9. Do try for eloquence – but not too much.
There is such a thing as being too eloquent by half. There is, for example, Sir Laurence Olivier, whose speech in 1979 went like this: "In the great wealth, the great firmament of your nation's generosity, this particular choice may perhaps be found by future generations as a trifle eccentric, but the mere fact of it--the prodigal, pure, human kindness of it--must be seen as a beautiful star in that firmament which shines upon me at this moment, dazzling me a little, but filling me with warmth and the extraordinary elation, the euphoria that happens to so many of us at the first breath of the majestic glow of a new tomorrow." And that's not even all of it.
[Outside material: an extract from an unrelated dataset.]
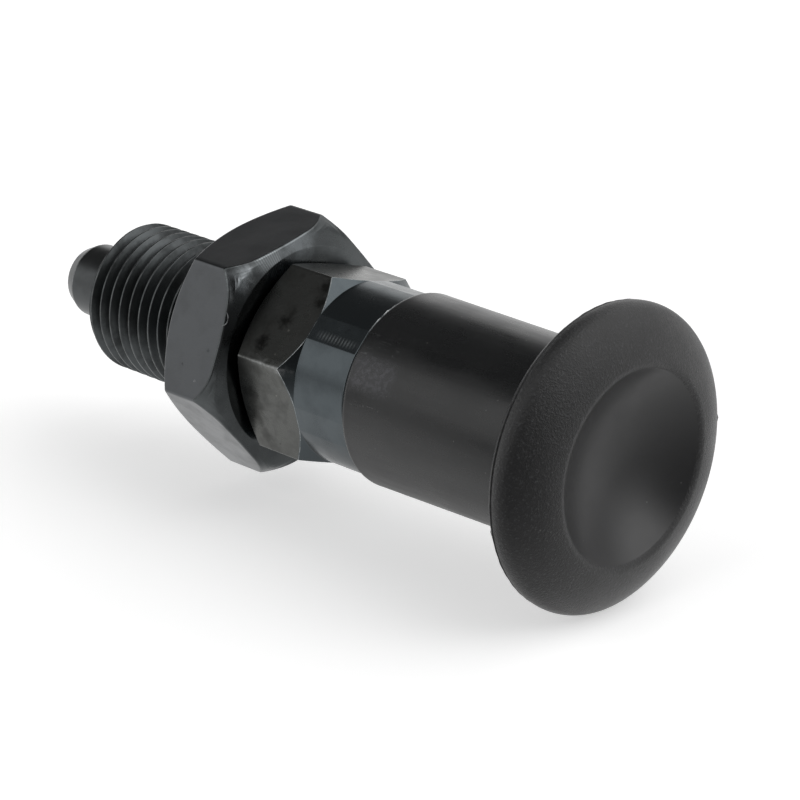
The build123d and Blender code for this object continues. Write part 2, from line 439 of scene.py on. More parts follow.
nut_flats = blacked_steel(
    "blacked nut flats", "#5c5e60", "#4c4d4e", 0.28, "drawn", 0.3,
    spots_and_highlights=[(nut_flat(-5.2, 3.4), 0.22, "#2c2d2e", 0.8), (nut_flat(-3.2, 1.9), 0.16, "#2c2d2e", 0.8),
           (nut_flat(-2.1, 1.2), 0.28, "#34393a", 0.7), (nut_flat(-3.0, 4.6), 0.20, "#c0c2c4", 0.6),
           (nut_flat(-2.6, -3.9), 0.14, "#2c2d2e", 0.7), (nut_flat(-4.9, -2.4), 0.12, "#c0c2c4", 0.6)])
nut_turned = blacked_steel(
    "blacked nut chamfers", "#545758", "#3d3f40", 0.24, "turned", 0.35,
    # painted highlights: these three big pale spots stand for the light that the rear chamfer catches
    spots_and_highlights=[(on_flat_at(112, 11.9, -0.8, 0), 2.2, "#82878a", 0.35),
           (on_flat_at(129, 12.6, -1.2, 0), 1.7, "#9a9fa2", 0.7),
           (on_flat_at(92, 11.9, -0.8, 0), 2.6, "#82878a", 0.6)],
    chatter_and_reflection=[("round", 1.3, (-3.0, -0.5, 1.5), (107.0, 117.0, 3.0), 0.25)])
print("nut:", nut_flats.name, "and", nut_turned.name)

# %% Steel for the thread, the pin and the spring
rolled_thread = blacked_steel("blacked thread", "#4d5051", "#242525", 0.34, "turned", 0.6)
ground_pin = blacked_steel("blacked ground pin", "#515354", "#3d3e3e", 0.3, "ground", 0.3)
spring_wire = blacked_steel("drawn spring wire", "#9a9c9c", "#6a6862", 0.3, "ground", 0.3)
print("small pieces:", rolled_thread.name, ground_pin.name, spring_wire.name)

# %% [markdown]
# ### Moulded nylon
# The knob is glass-filled nylon, black all through, and it copies its mould: pebbled where the
# steel was spark-eroded, smooth where it was polished, and faintly streaked along the sleeve where
# the part is drawn out. One function with a grain size covers all three, so they share their
# clouds and dust. A spanner that slipped off the hexagon has marked the sleeve beside the collar.

# %% The nylon finish
# marks on the sleeve, each (low, high, soft) along X in mm and round it in degrees
KNOCKS = ((16.4, 20.0, 1.4), (146.0, 157.0, 7.0))
SLIPS = ((15.6, 19.0, 1.5), (130.0, 141.0, 3.0))
CUTS = ((16.6, 19.6, 0.8), (166.5, 170.5, 1.0))
CUT_DEPTH, STREAK_DEPTH = 0.05, 0.012  # mm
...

Best go for something a little less high-falutin' – even if you're as intelligent and well-educated as he was.
10. Have fun!
The Oscar speeches that go down best are not the ones where people remembered to thank their lawyer. They're the ones where they pushed the envelope (no pun intended) a little bit, where Jack Palance decided to do some one-armed press-ups onstage, where Cuba Gooding Jr. exuberantly declared his love for everyone in the room (repeatedly), where the entire nation of New Zealand received its dues, where Stanley Donen started singing, "Heaven, I'm in heaven…" If you can do something like this and make it work for you, you will truly go down in Academy Award history. What's more, you'll have brightened up the evening of tens of millions of people watching a dull ceremony hoping that something awesome will happen. It's your job to ensure that it does. Good luck!